Inside a Day of Business Tools, Tech Training, and Matchmaking
This week gave me the kind of practical business learning that rarely looks glamorous but matters tremendously.
Between the Zoho One Seminar in Arlington and IT Vendor Training and Matchmaking Day at Amazon Web Services in Washington, I have been thinking about systems, contracts, technology, and the quiet infrastructure that helps a business grow.
People love talking about vision. I do too. Still, vision needs tools.
Small Businesses Need Systems Before They Need Hype
A strong idea can open a door, but systems help you stay in the room. Customer relationship management, invoicing, email, proposals, scheduling, data, and follow-up may not sound exciting. However, they shape whether a business can serve people consistently.
The Zoho seminar reminded me how quickly entrepreneurs can outgrow scattered tools. A notebook here, a spreadsheet there, an inbox full of half-finished follow-ups. Many of us start that way because we are building with what we have.
At some point, the business asks for more structure.
Procurement Is Its Own Language
The AWS training and matchmaking event brought another layer into focus. Government contracting can create real opportunities, but it also comes with its own vocabulary, expectations, and gatekeepers.
For small business owners, especially women and people of color, learning that language is not optional if we want access to larger contracts.
I kept thinking about the importance of preparedness. You need a clear offer. You need documentation. You need capacity. You need follow-up. You also need to understand where your business fits.
That lesson connects with the broader entrepreneurship questions I explore in business and money and building a purpose-driven brand.
Technology Should Make Work More Human
I know that sounds almost contradictory, but it is true. The right tool should reduce chaos, not create more of it. It should help us communicate clearly, serve clients well, and track opportunities without losing our minds.
Bad systems drain creative energy. Good systems protect it.
That is especially important for people like me who work across writing, consulting, media, travel, and community projects. Without structure, even meaningful work can become overwhelming.
What I Am Taking Back to My Own Work
After this week, I am thinking more seriously about how I organize outreach, partnerships, content, and client conversations. It is not enough to be passionate. The follow-through has to be real.

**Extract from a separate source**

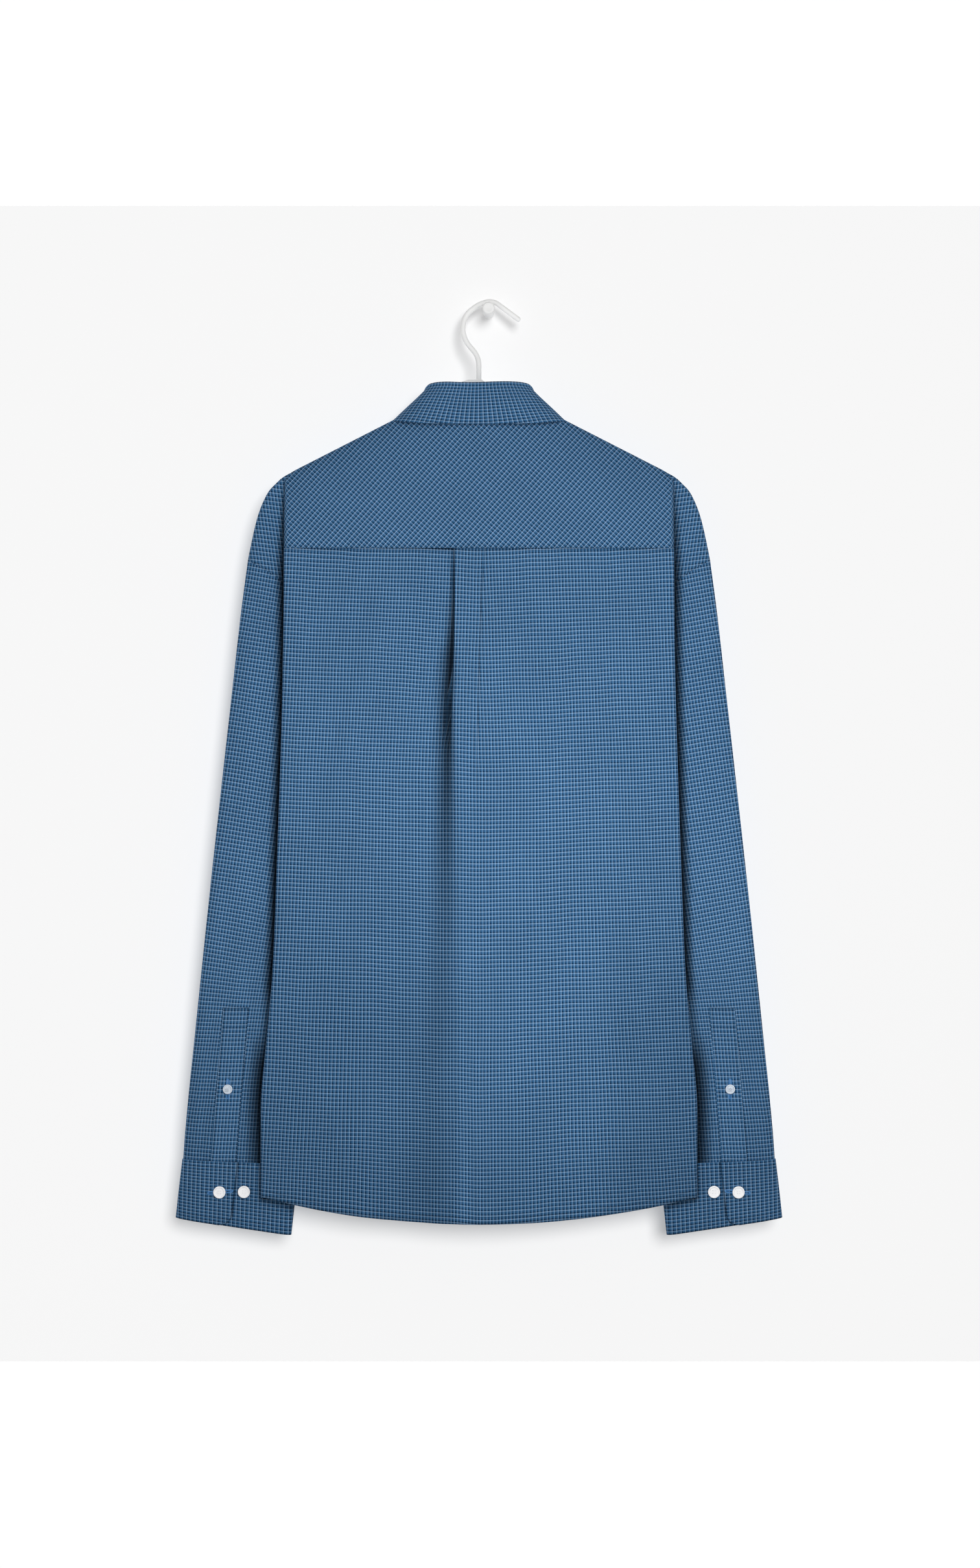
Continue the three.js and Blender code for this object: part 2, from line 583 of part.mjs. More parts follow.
// The peg stands out from the wall along -Y: wall flange, stem, and the knob that keeps the hook on.
const PEG_PROFILE = [[0, -50], [4.2, -50], [5.5, -48.6], [5.5, -44], [PEG_STEM, -42], [PEG_STEM, -5], [5.5, -2.5],
  [5.5, 0], [0, 0]];
const wallPeg = () => new THREE.LatheGeometry(PEG_PROFILE.map(([r, y]) => new THREE.Vector2(r, y)), 20);

// The whole shirt ------------------------------------------------------------------------------

const shirt = new THREE.Group();

function addPiece(name, geometry, material) {
  const mesh = new THREE.Mesh(geometry, material);
  mesh.name = name;
  shirt.add(mesh);
}

addPiece('yoke', yoke(), BIAS_SHIRTING);
addPiece('back_panel', backPanel(), SHIRTING);
addPiece('collar_stand', collarStand(), SHIRTING);
addPiece('collar_leaf', collarLeaf(), SHIRTING);

const onSleeve = sleeveBack() - CLOTH * 1.5 - SEAM * 2;
const onCuff = -CUFF_HALF - BAND / 2 - SEAM;
for (const [hand, side] of [['left', -1], ['right', 1]]) {
  addPiece(`front_${hand}`, frontPanel(side), SHIRTING);
  addPiece(`shoulder_${hand}`, shoulder(side), SHIRTING);
  addPiece(`sleeve_${hand}`, sleeve(side), SHIRTING);
  addPiece(`gauntlet_${hand}`, gauntlet(side), SHIRTING);
  addPiece(`cuff_${hand}`, cuff(side), SHIRTING);
  shirt.add(buttonMesh(`gauntlet_button_${hand}`, SMALL_BUTTON, GREY_BUTTON, side * 236.9, onSleeve, -739.6, -1));
  shirt.add(buttonMesh(`cuff_button_${hand}_fastened`, BUTTON, WHITE_BUTTON, side * 244.6,
    onCuff - CUFF_LAP_STEP, -836.6, -1));
  shirt.add(buttonMesh(`cuff_button_${hand}_free`, BUTTON, WHITE_BUTTON, side * 221.7, onCuff, -836.6, -1));
}

for (let i = 0; i < FRONT_BUTTONS; i += 1) {
  const z = FRONT_BUTTON_TOP_Z - i * FRONT_BUTTON_PITCH;
  shirt.add(buttonMesh(`front_button_${i + 1}`, BUTTON, WHITE_BUTTON, 0, BODY_HALF + CLOTH / 2 + SEAM, z, 1));
}

addPiece('hanger_body', hangerBody(), WHITE_PLASTIC);
addPiece('hanger_hook', hangerHook(), WHITE_PLASTIC);
addPiece('wall_peg', wallPeg(), WHITE_PLASTIC);

export default shirt;
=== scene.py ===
"""A long-sleeved check shirt, seen from its back, on a plastic hanger that hooks over a round wall peg."""

import math

import bmesh
import bpy
from mathutils import Matrix, Vector, noise


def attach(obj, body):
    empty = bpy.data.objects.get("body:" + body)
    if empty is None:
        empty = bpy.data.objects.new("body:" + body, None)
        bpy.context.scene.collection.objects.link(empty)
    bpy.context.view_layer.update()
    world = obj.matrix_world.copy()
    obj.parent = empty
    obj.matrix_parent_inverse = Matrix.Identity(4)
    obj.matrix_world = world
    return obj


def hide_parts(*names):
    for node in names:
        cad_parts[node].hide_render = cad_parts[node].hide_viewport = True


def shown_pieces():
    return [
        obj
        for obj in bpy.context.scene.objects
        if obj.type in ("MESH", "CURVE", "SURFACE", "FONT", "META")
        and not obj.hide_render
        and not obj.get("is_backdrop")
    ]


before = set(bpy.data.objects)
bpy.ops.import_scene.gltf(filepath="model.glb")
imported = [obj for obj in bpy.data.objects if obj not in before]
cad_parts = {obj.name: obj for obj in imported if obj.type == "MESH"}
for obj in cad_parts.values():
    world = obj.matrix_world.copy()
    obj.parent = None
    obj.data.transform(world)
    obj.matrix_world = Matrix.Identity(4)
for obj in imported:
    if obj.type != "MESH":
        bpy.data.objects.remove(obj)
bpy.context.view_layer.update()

MM = 0.001

# Main dimensions, in millimetres. The wall is the plane y = 0 and the shirt hangs before it, at
# negative y, with its back to the viewer. Depth is measured from the shirt's middle plane.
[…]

If you want to explore consulting, storytelling, or media collaboration, I keep my press kit and media assets updated. You can also schedule a conversation with me through Calendly.
The Unsexy Work Is Still Work
Today’s biggest reminder was simple: business growth often depends on the things nobody claps for.
Clean systems. Clear records. Better tools. Stronger proposals. Timely follow-up. Accurate information. A willingness to learn the process before asking the process to reward you.
That is not glamorous, but it is powerful. I am taking notes.